His suggestion was met with stony silence. Sure they could try it, but already they’d lost one of the little ‘bots through a similar attempt and Jane had put her foot down at the idea of endangering more. Dr. P, too, was against such an idea, having sworn up and down that he was by no means willing and able to try rounding up the little buggers again. Once was more than enough.

“But, honestly, this is dull stuff!” Crothall threw his papers down and addressed the group at large. “’S a waste of time. We should be out there catching these criminals, not in here—”

“—Trying to figure out how to catch these criminals?” Giles smoothly cut in, his eyebrows arching eloquently from behind his own bit of research. Neat and tidy, his own stack of materials were arranged in a series of piles, incidents and crises sorted into a systematic picture of what he believed the criminal elements were up to.

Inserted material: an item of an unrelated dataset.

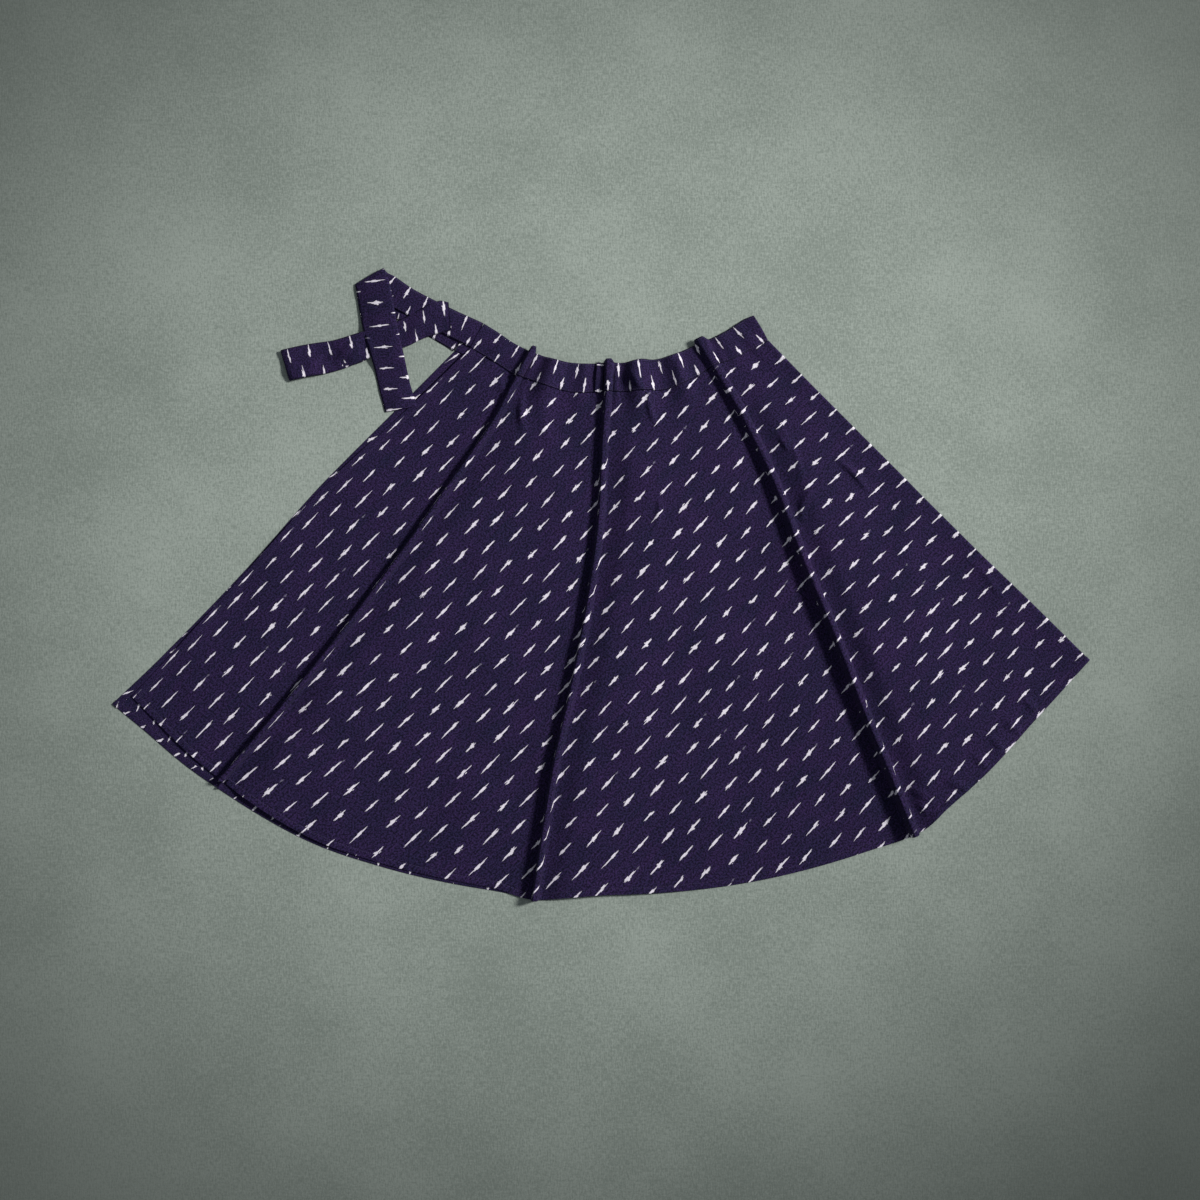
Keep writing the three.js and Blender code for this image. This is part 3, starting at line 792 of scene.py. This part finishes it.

“I’ll complain, I will. ‘Tis torture. ‘Tis unfair!” Crothall fidgited and muttered, leaning over to glance at Ms. Temble’s work, the lady having received the more random and seemingly unconnected incidents to sort through. So far the woman had discovered half-a-dozen potential patterns only to dismiss them upon further discussion, argument, and general despondency. Truly difficult psychoanalysis, the work had repeatedly drawn Crothall’s attention from his own dull work, though whether it was the task or the lady that acted as a magnet for the gentleman’s eyes was a tossup (Sir Crothall’s own section of material being more blatant, simple, and likely unconnected to the mastermind’s behind the autotrons, the team having an unspoken agreement to not trust the gentleman with anything of real substance.)

“You say we’re looking for a pattern of criminal activity?” Col. Spreenkerton’s voice cut through the shuffling of paper and Reginald’s muted ramblings.

“Found something?” Giles’ eyes shot up, the sharp and sudden incline of his head nearly dislodging the wire-rim glasses perched on the tip of his nose.

“That’s just it . . .” Howard turned round in his chair to frown at the large map pinned to the table behind him. “Ms. Temble here has been finding predictable patterns of criminal activity—repeated efforts, similarities in venue, time, crime. You’ve been working to attach them to the various baddies we’re tracking . . . but, if you look at a map—there are some areas that are simply too clean—too free of the undesirable elements indicative of criminal activity . . .”

“Maybe they’re just nice areas?” Crothall ventured.

Col. Spreenkerton shook his head, “No, these are smack dab in some of the worst areas of town. We’re talking small pockets so squeaky clean my own grandmother could walk through at midnight and not be afeared.”

“So, someone’s scrubbing records upstairs, we’ve very picky criminals who just don’t hit certain areas of town, or someone’s doing something even below the Yard’s radar and deterring the other criminal elements from setting up shop . . . Well, we never did accuse the Yard of being proactive,” Jane sighed, comparing her notes with Spreenkerton’s hastily laid array of desk supplies that indicated crime-free pockets on the map. She ignored Newberry’s irritated glance, “Professor, what say you to—” she indicated “—here? and here?”

“If I were to set up shop for the purposes of creating creatures the likes of what we’ve currently got concealed in the other room . . .” Doctor Perrigordon frowned and blinked, tapping his teeth thoughtfully. “Oh, this place’d be capital!”

Giles stood and peered at the map, “Go upstairs and request a team, Reggie.”

Solemnly, Crothall obeyed, the tense spring to his step betraying his excitement.